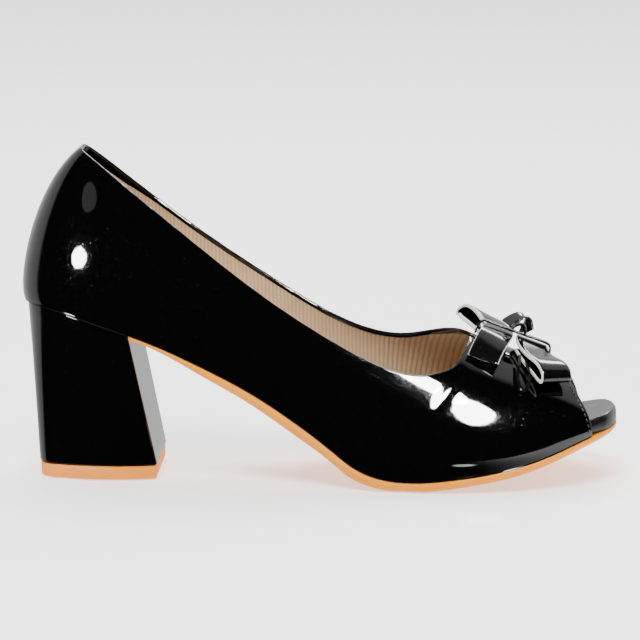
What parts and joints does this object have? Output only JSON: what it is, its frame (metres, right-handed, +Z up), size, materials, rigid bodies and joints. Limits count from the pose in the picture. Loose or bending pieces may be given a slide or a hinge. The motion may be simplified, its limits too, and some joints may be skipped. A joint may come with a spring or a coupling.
{
  "type": "open-toe block-heel pump",
  "caption": "Right open-toe pump in black patent with a ribbon bow, a covered block heel, a tan sole and a beige ribbed lining",
  "frame": {"origin": "centre of the shoe's bounding box, on the floor it stands on", "axes": "+X from heel to toe, +Y to the wearer's left (the medial side of this right shoe), +Z up"},
  "size_m": [0.2306, 0.0774, 0.1273],
  "materials": {
    "upper_patent": "black patent, mirror gloss",
    "outsole_tan": "smooth tan sole, satin",
    "insole_black": "black patent covered insole, gloss",
    "heel_patent": "block heel covered in black patent, mirror gloss",
    "top_piece_tan": "moulded tan top piece, satin",
    "ribbon_patent": "black patent ribbon with pale cut edges, gloss",
    "band_patent": "thin black patent band, gloss",
    "lining_textile": "beige ribbed textile lining, matte",
    "ribbon_edge": "pale cut edge of the ribbon, matte"
  },
  "bodies": {
    "root": {"upper": "upper_patent", "outsole": "outsole_tan", "insole": "insole_black", "heel_block": "heel_patent", "heel_top_piece": "top_piece_tan", "bow_heel_half": "ribbon_patent", "bow_toe_half": "ribbon_patent", "bow_band": "band_patent", "bow_knot": "band_patent", "bow_hanging_loop": "band_patent"}
  },
  "joints": []
}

__THE TASK__: Return all of the data precisely as it appears.

__THE ANSWER__:
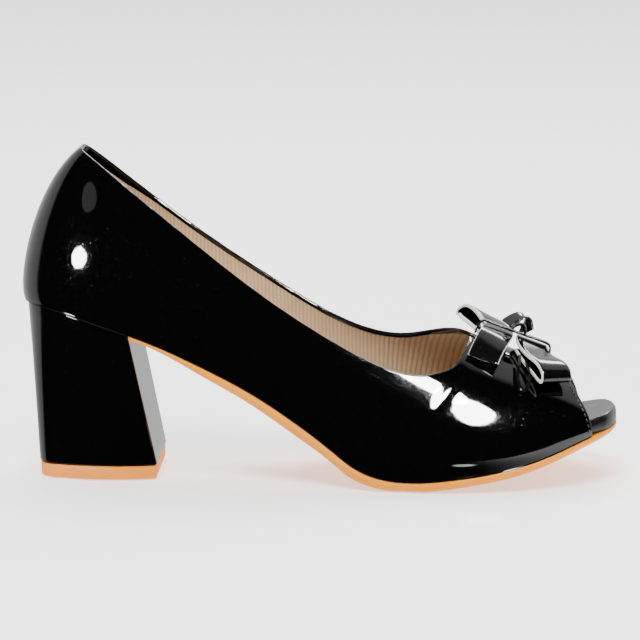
What parts and joints does this object have? Output only JSON: what it is, its frame (metres, right-handed, +Z up), size, materials, rigid bodies and joints. Limits count from the pose in the picture. Loose or bending pieces may be given a slide or a hinge. The motion may be simplified, its limits too, and some joints may be skipped. A joint may come with a spring or a coupling.
{
  "type": "open-toe block-heel pump",
  "caption": "Right open-toe pump in black patent with a ribbon bow, a covered block heel, a tan sole and a beige ribbed lining",
  "frame": {"origin": "centre of the shoe's bounding box, on the floor it stands on", "axes": "+X from heel to toe, +Y to the wearer's left (the medial side of this right shoe), +Z up"},
  "size_m": [0.2306, 0.0774, 0.1273],
  "materials": {
    "upper_patent": "black patent, mirror gloss",
    "outsole_tan": "smooth tan sole, satin",
    "insole_black": "black patent covered insole, gloss",
    "heel_patent": "block heel covered in black patent, mirror gloss",
    "top_piece_tan": "moulded tan top piece, satin",
    "ribbon_patent": "black patent ribbon with pale cut edges, gloss",
    "band_patent": "thin black patent band, gloss",
    "lining_textile": "beige ribbed textile lining, matte",
    "ribbon_edge": "pale cut edge of the ribbon, matte"
  },
  "bodies": {
    "root": {"upper": "upper_patent", "outsole": "outsole_tan", "insole": "insole_black", "heel_block": "heel_patent", "heel_top_piece": "top_piece_tan", "bow_heel_half": "ribbon_patent", "bow_toe_half": "ribbon_patent", "bow_band": "band_patent", "bow_knot": "band_patent", "bow_hanging_loop": "band_patent"}
  },
  "joints": []
}